What are Your Strengths?
How to Identify Your Strengths
Original article by the authors of best-job-interview.com
"What are your strengths?" is one of the most common job interview questions and difficult to answer. Prepare before the interview by using simple guidelines to identify your strengths.
Before you can answer the job interview question "What are your strengths?" you need to understand your specific strengths.
What is a strength?
A strength can be defined as a combination of talent, behavior, skills and knowledge that you apply consistently to produce a successful result.
To identify your strengths you need to look at four criteria.
What activities make me feel involved and engaged?
Ask yourself these questions:
- When I am busy with this activity do I think about other things and when it will be over or am I totally concentrated on the task at hand?
- Do I look forward to doing this activity again?
What are my spontaneous reactions to the situation and activity?
Ask yourself:
- When do I feel a sense of "rightness" and enjoyment?
What activities give me a sense of satisfaction?
What activities consistently produce the desired results?
Ask yourself:
- Where do I perform at a high level?
- What provides a consistent pattern of successful results?
- What seems to be done well and effortlessly?
Where and when do I experience rapid learning?
Ask yourself:
- What activities and tasks have I been able to learn quickly?
- In what areas and activities have I experienced quick insight and understanding?

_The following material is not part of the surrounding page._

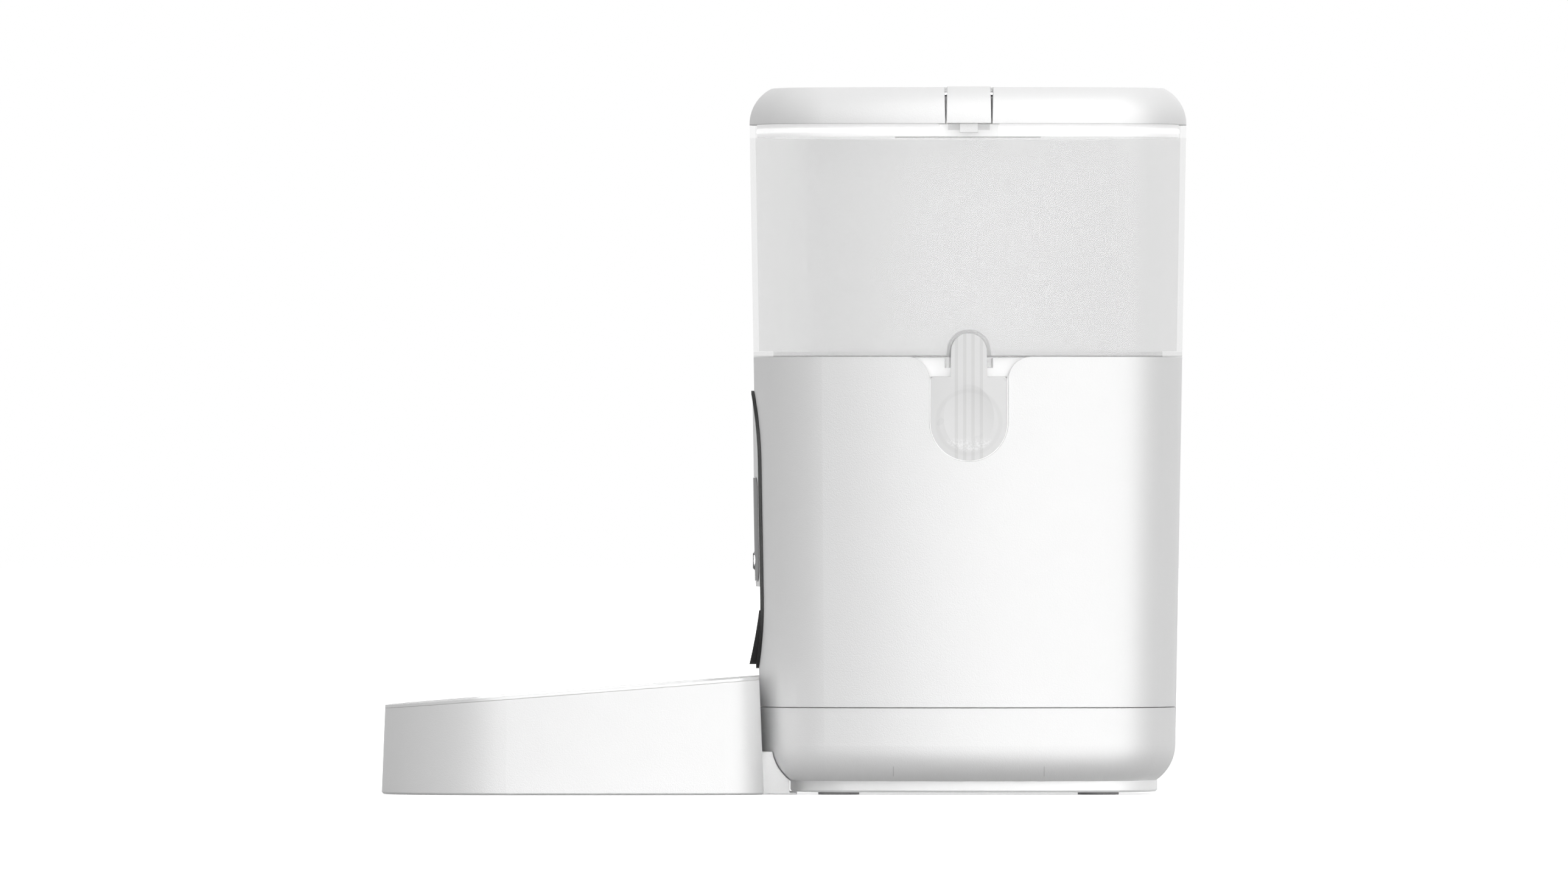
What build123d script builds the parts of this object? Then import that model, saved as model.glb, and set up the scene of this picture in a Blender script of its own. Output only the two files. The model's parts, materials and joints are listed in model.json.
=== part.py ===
from build123d import *
from math import cos, radians, sin, sqrt, tan
import os

os.makedirs("parts", exist_ok=True)

# Smart pet feeder, in millimetres: +Z up, the bowl towards -Y, the same on the left and right.
# The pieces are modelled about the upright axis of the body. At the end they are moved so that
# the origin is the middle of the whole outline, on the floor.

# Body seen from above at the rim: four bowed sides, round corners, tapering downwards
rim_depth = 192.0
rim_width = 180.0
side_radius = 187.0
corner_radius = 38.0
draft_angle = 1.0

# Heights of the seams
foot_height = 1.04
base_floor_z = 6.0
split_z = 38.0
body_top_z = 191.8
rim_z = 293.7

# Walls and gaps
shell_wall = 2.5
tank_wall = 2.5
inner_wall = 2.0
seam_gap = 0.3
slide_gap = 0.5
run_gap = 0.05

# Base
base_curve_radius = 19.2
base_curve_start_z = 21.8
plinth_depth = 161.4
plinth_width = 149.0
plinth_shift = 2.6
plinth_corner = 26.0
plinth_edge = 0.8
foot_radius = 9.0
foot_spread_x = 104.0
foot_spread_y = 113.7

# Lid
lid_height = 16.0
lid_round = 17.3
lid_land = 0.5
lid_wall = 2.2
latch_width = 19.7
latch_taper = 0.8
latch_notch_width = 20.5
latch_notch_flare = 0.85
latch_reach = 16.5
latch_rise = 0.3
latch_wall = 2.4
latch_pin_radius = 1.0
latch_pin_reach = 14.4
latch_pin_drop = 3.3
latch_barrel_radius = 2.2
hook_width = 8.1
hook_wall = 1.2
hook_drop = 3.9
catch_radius = 0.5
liner_depth = 5.6
liner_plate = 1.5
seal_height = 2.0
pocket_side = 64.0
pocket_height = 15.0
pocket_wall = 1.6
pocket_door_thickness = 1.5
pocket_slots = 9
pocket_slot_pitch = 6.0

# Tank
recess_width = 20.3
recess_height = 4.4
recess_depth = 4.1
shoulder = 2.4
insert_inset = 8.3
insert_wall = 2.2
throat_radius = 43.0
funnel_angle = 52.0
ledge_rib = 0.6
ledge_rib_drop = 2.7

# Release tabs and the notches that they fill
notch_half_width = 17.2
notch_flare_radius = 10.0
notch_centre_z = 163.1
tab_inset = 0.3
tab_thickness = 1.8
tab_gap = 0.35
tab_top_z = 183.0
tab_arch_radius = 7.8
tab_arch_z = 194.2
tab_slot = 1.7
tab_neck_half_width = 8.1
tab_rib_width = 1.6
tab_rib_pitch = 3.63
tab_rib_count = 4
tab_rib_depth = 0.8
tab_dimple_radius = 14.1
tab_dimple_depth = 0.8
tab_pivot_z = 196.0
tab_bead_radius = 0.8
tab_pocket_depth = 3.3

# Hopper frame
frame_inset = 6.0
frame_wall = 1.8
collar_z = 183.0
collar_notch_width = 21.0
collar_notch_depth = 4.4
frame_window = 42.0
deck_thickness = 2.5
deck_above_floor = 8.5
leg_width = 8.0
leg_x = 54.0
leg_y = 60.0
leg_joint_z = 46.0

# Dosing drum and rotor
drum_floor_z = 109.5
drum_floor = 2.5
drum_radius = 47.0
drum_flange = 4.0
outlet_half_angle = 34.0
outlet_inner_radius = 16.0
rotor_height = 22.0
rotor_gap = 1.0
rotor_vanes = 6
vane_thickness = 2.4
hub_radius = 10.0
hub_cap_height = 3.5
shaft_radius = 4.0
baffle_thickness = 2.0
baffle_half_angle = 42.0
baffle_groove = 0.6

# Gear train
gear_module = 1.0
fine_module = 0.8
output_teeth = 46
idler_small_teeth = 12
idler_large_teeth = 36
pinion_teeth = 12
gear_width = 6.0
fine_gear_width = 3.0
gear_gap = 1.5
gearbox_z = 78.0
gearbox_height = 17.0
gearbox_wall = 1.8
gearbox_cover = 2.0
pillar_width = 6.0
motor_radius = 12.0
motor_length = 30.0
motor_shaft_radius = 1.0
idler_pin_radius = 1.5

# Front panel
panel_half_width = 31.0
panel_low_z = 55.0
panel_high_z = 177.0
adhesive_gap = 0.05
ring_width = 1.5
ring_proud = 1.3
plate_gap = 0.2
plate_proud = 0.8
window_width = 50.0
window_low_z = 93.5
window_high_z = 138.8
window_corner = 5.5
window_proud = 1.1
mouth_top_z = 91.0
mouth_half_width = 26.5
button_z = 102.2
button_radius = 3.55
button_proud = 0.75
button_travel = 0.5
button_edge = 0.3
button_stem_radius = 1.6
bezel_width = 0.6
bezel_proud = 0.9
chrome_width = 0.45
chrome_height = 0.45

# Chute
chute_half_width = 22.0
chute_wall = 2.0
chute_back_y = 13.5
chute_end_y = 86.0
chute_end_low_z = 61.5
chute_end_high_z = 87.0
spout_wall = 2.0
spout_top_z = 80.4
spout_reach_top = 91.8
spout_reach_bottom = 96.5
spout_hollow = 0.38

# Boards, speaker and power socket
board_thickness = 1.6
front_board_width = 40.0
front_board_low_z = 96.0
front_board_high_z = 150.0
main_board_width = 64.0
main_board_low_z = 50.0
main_board_high_z = 100.0
main_board_y = 76.0
rail_width = 4.0
light_size = (3.0, 3.0)
led_pitch = 7.0
led_z = 126.0
chip_side = 18.0
chip_height = 3.0
small_chip_side = 12.0
capacitor_radius = 4.0
capacitor_length = 8.0
capacitor_z = 10.0
switch_side = 6.0
speaker_radius = 11.0
speaker_height = 5.0
socket_width = 11.0
socket_height = 6.0
socket_depth = 11.0
socket_z = 26.0
socket_sunk = 0.6
socket_slot_width = 9.0
socket_slot_height = 3.2

# Batteries
cell_radius = 16.5
cell_length = 60.0
cell_count = 3
cell_gap = 0.6
contact_width = 14.0
contact_height = 16.0
tray_wall = 2.0
door_thickness = 2.0
door_grooves = 5
groove_length = 24.0
groove_pitch = 3.0
groove_width = 1.2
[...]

Use the strengths-finder list below to identify possible activities/skills/knowledge-areas/behaviors that can be translated into strengths by answering the questions above.
What are Your Strengths?
activating, adapting, administering, analyzing, arranging
budgeting, building, briefing, balancing
communicating, controlling, co-ordinating, creating, checking
deciding, detailing, developing, directing, devising
empathizing, evaluating , examining, explaining
finding, fixing, formulating, finalizing
guiding, gathering, generating
helping, handling, hosting
imagining, implementing, influencing, initiating, innovating, improving
judging
keeping
learning, listening, locating, launching
managing, mentoring, monitoring, motivating
negotiating, navigating
observing, organizing, overhauling
persuading, planning, preparing, presenting, problem-solving
questioning, qualifying
researching, resolving, reporting, recording, repairing
scheduling, selling, setting -up, supervising, simplifying, speaking
teaching, team-work, trouble-shooting, training, tracking
understanding, uniting, upgrading, updating
verbalizing, volunteering, verifying
writing, working
If it feels good when you are performing an activity the chances are that you are using a strength. Your strengths are things that come naturally and relatively easily to you.
Once you have identified your strengths it is important to understand what they mean on a practical, work-related level in order to answer the question What are Your Strengths?. Relate your strengths to the tasks and activities involved in the job you are interviewing for.